I’m sure the Obama administration would dismiss this complaint in exactly the same way that Hillary Clinton did 20 years ago, when she was told that small businesses would be crippled by her own attempt at socialized medicine: “Look, I can’t save every undercapitalized entrepreneur in America.”

Update: At NRO, Quin Hillyer agrees with Speaker Boehner’s apparent strategy:

Democrats are pleading for help, in the face of the implosion of Obamacare. House Republicans confronted with these pleas should listen to those who say: “Don’t do something; just stand there.”

It was Obama and the Democratic Senate who caused the disaster now unfolding. Specifically, Democratic red- or swing-state senators such as Mary Landrieu (La.), Kay Hagan (N.C.), Mark Begich (Alaska), Mark Pryor (Ark.), and even Al Franken (Minn.) provided key votes to adopt the monstrosity without a single ballot to spare. Let them face the music; let them reap the consequences. And let them try to fix what’s utterly unfixable.

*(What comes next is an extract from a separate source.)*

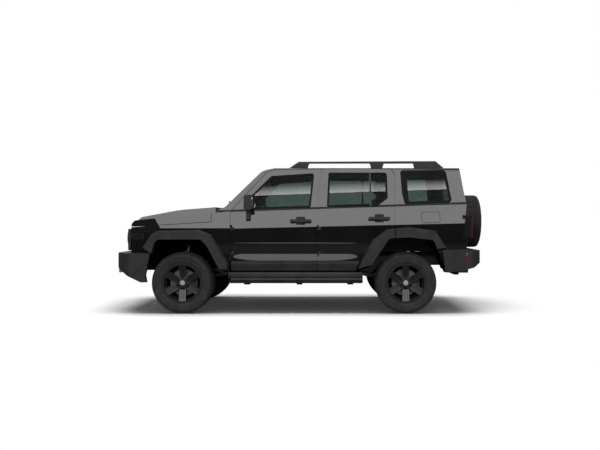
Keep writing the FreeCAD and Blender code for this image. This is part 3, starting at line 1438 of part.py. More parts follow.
def build_hinges():
    fixed, moving = [], {}
    gap = panel_gap
    for place, edge, back in (("front", front_seam_x, gap), ("rear", pillar_x - 5 + gap, gap - 3.4)):
        still, turning = door_hinges(edge, back)
        fixed += still + [mirrored(s) for s in still]
        moving[place] = turning
    still, turning = tailgate_hinges()
    fixed += still
    moving["tailgate"] = [leaf.cut(body_solid(0)) for leaf in turning]
    save("door_hinges", *fixed)
    return moving


if __name__ == "__main__":
    os.makedirs("parts", exist_ok=True)
    build_front()
    build_cowl()
    build_body()
    part_of_flare = build_flares()
    build_liners()
    build_frame()
    bumper_grille, fog_lamps, tow_hooks = build_front_bumper()
    save("tow_hooks", *tow_hooks)
    build_rear_bumper()
    build_face(bumper_grille, fog_lamps)
    build_tail_lamps()
    build_rails()
    build_steps()
    hinge_leaves = build_hinges()
    build_door_trim(part_of_flare, hinge_leaves)
    save("tailgate_trim", *build_spare(), *hinge_leaves["tailgate"])
    build_driveline()
    build_front_axle()
    build_front_suspension()
    build_rear_axle()
    build_tank_and_exhaust()
    build_knuckles()
    build_wheels()
    build_interior()
    build_steering_wheel()
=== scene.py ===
# %% [markdown]
# # An off-road 4x4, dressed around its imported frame
# The car's plates, wheels, doors and chassis come ready made from the frame.
# This file gives each of them a finish and adds the small pieces a studio
# picture shows: tread, nuts, lamps, seals, upholstery and the lights round it.

# %% Load the frame
import math
import json

import bmesh
import bpy
from mathutils import Matrix, Vector
from mathutils.bvhtree import BVHTree


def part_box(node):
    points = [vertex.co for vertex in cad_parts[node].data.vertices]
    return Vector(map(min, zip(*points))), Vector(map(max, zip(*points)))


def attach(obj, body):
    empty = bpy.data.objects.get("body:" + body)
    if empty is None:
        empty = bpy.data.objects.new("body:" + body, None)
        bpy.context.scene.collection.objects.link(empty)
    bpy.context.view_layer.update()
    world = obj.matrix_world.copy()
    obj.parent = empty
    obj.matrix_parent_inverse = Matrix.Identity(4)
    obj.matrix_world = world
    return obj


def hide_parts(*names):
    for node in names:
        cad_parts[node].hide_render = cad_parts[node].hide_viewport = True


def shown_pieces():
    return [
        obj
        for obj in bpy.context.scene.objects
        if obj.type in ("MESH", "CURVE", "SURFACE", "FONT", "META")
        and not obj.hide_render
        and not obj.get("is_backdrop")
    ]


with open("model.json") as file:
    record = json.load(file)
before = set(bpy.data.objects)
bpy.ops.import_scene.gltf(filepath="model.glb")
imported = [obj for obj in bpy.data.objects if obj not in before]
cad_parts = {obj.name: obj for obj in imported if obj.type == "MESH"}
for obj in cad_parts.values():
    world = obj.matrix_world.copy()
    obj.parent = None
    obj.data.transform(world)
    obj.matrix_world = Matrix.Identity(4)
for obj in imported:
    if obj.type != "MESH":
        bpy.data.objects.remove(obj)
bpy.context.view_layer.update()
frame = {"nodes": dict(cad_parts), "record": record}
nodes = frame["nodes"]

# %% [markdown]
# ## Stations along the car
# Every piece is placed in metres, in the same frame as the plates. The places
# that many pieces share could be typed in, but then they would go stale, so
# the wheels' stations are read from the boxes of the tyres, to a millimetre.

# %% Shared stations
SIDES = {"left": -1, "right": 1}
CABIN_CENTRE = Vector((0.5, 0.0, 1.3))
TYRE_SIZE = (0.376, 0.265, 0.232)
SPARE_SIZE = (0.352, 0.235, 0.218)


def middle_of(node):
    low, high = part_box(node)
    return [round((a + b) / 2, 3) for a, b in zip(low, high)]


FRONT_AXLE, WHEEL_Y, HUB_Z = middle_of("tyre_front_right")
REAR_AXLE = middle_of("tyre_rear_right")[0]
SPARE_BACK = round(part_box("spare_tyre")[1][0], 3)
SPARE = Vector((SPARE_BACK - SPARE_SIZE[1] / 2, 0, middle_of("spare_tyre")[2]))
WHEELS = {"front_left": (FRONT_AXLE, -1), "front_right": (FRONT_AXLE, 1),
          "rear_left": (REAR_AXLE, -1), "rear_right": (REAR_AXLE, 1)}
print("axles at", FRONT_AXLE, REAR_AXLE, "wheels at", WHEEL_Y, HUB_Z, "spare at", SPARE)

# %% [markdown]
# ## Materials
# A finish is a small tree of nodes. It could be painted on an unwrapped
# surface, but these patterns read Object coordinates instead, so that a grain
# or an orange peel keeps its size on every plate and needs no unwrapping.
# Numbers that are the same all over stay on the shader's own sockets.

# %% A material maker
def shader_of(mat):
    return mat.node_tree.nodes["Principled BSDF"]


def new_material(name, color, rough=0.5, metal=0.0, coat=0.0, specular=0.5):
    mat = bpy.data.materials.new(name)
    mat.use_nodes = True
    shader = shader_of(mat)
    shader.inputs["Base Color"].default_value = (*color, 1)
    shader.inputs["Roughness"].default_value = rough
    shader.inputs["Metallic"].default_value = metal
    shader.inputs["Coat Weight"].default_value = coat
    shader.inputs["Coat Roughness"].default_value = 0.02
    shader.inputs["Specular IOR Level"].default_value = specular
    return mat


def add(mat, kind, **values):
    """A new node; each value goes to the property or the socket of that name."""
    node = mat.node_tree.nodes.new(kind)
    for key, value in values.items():
        if hasattr(node, key):
            setattr(node, key, value)
        else:
            node.inputs[key.replace("_", " ")].default_value = value
    return node


def link(mat, source, output, target, socket):
    mat.node_tree.links.new(source.outputs[output], target.inputs[socket])


def math_node(mat, operation, *values):
    """A Math node; a value is a number or a (node, output) pair."""
    node = add(mat, "ShaderNodeMath", operation=operation)
    for index, value in enumerate(values):
        if isinstance(value, tuple):
            link(mat, *value, node, index)
        else:
            node.inputs[index].default_value = value
    return node, 0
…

If they want to delay the individual mandate, fine: They can go first. If they want to fix the grandfathering rules so that people who want to keep their plans really can do so, fine: They can go first on that, too. Let them figure out the details. Let them try to make it work. The House can always vote to add its assent once the Senate has acted — all while noting, accurately, that even the delay or the grandfathering fix won’t make the whole of Obamacare successful or popular.

But with each fruitless effort to correct the uncorrectable, the vulnerable Senate Democrats effectively will be acknowledging that they were wrong to begin with.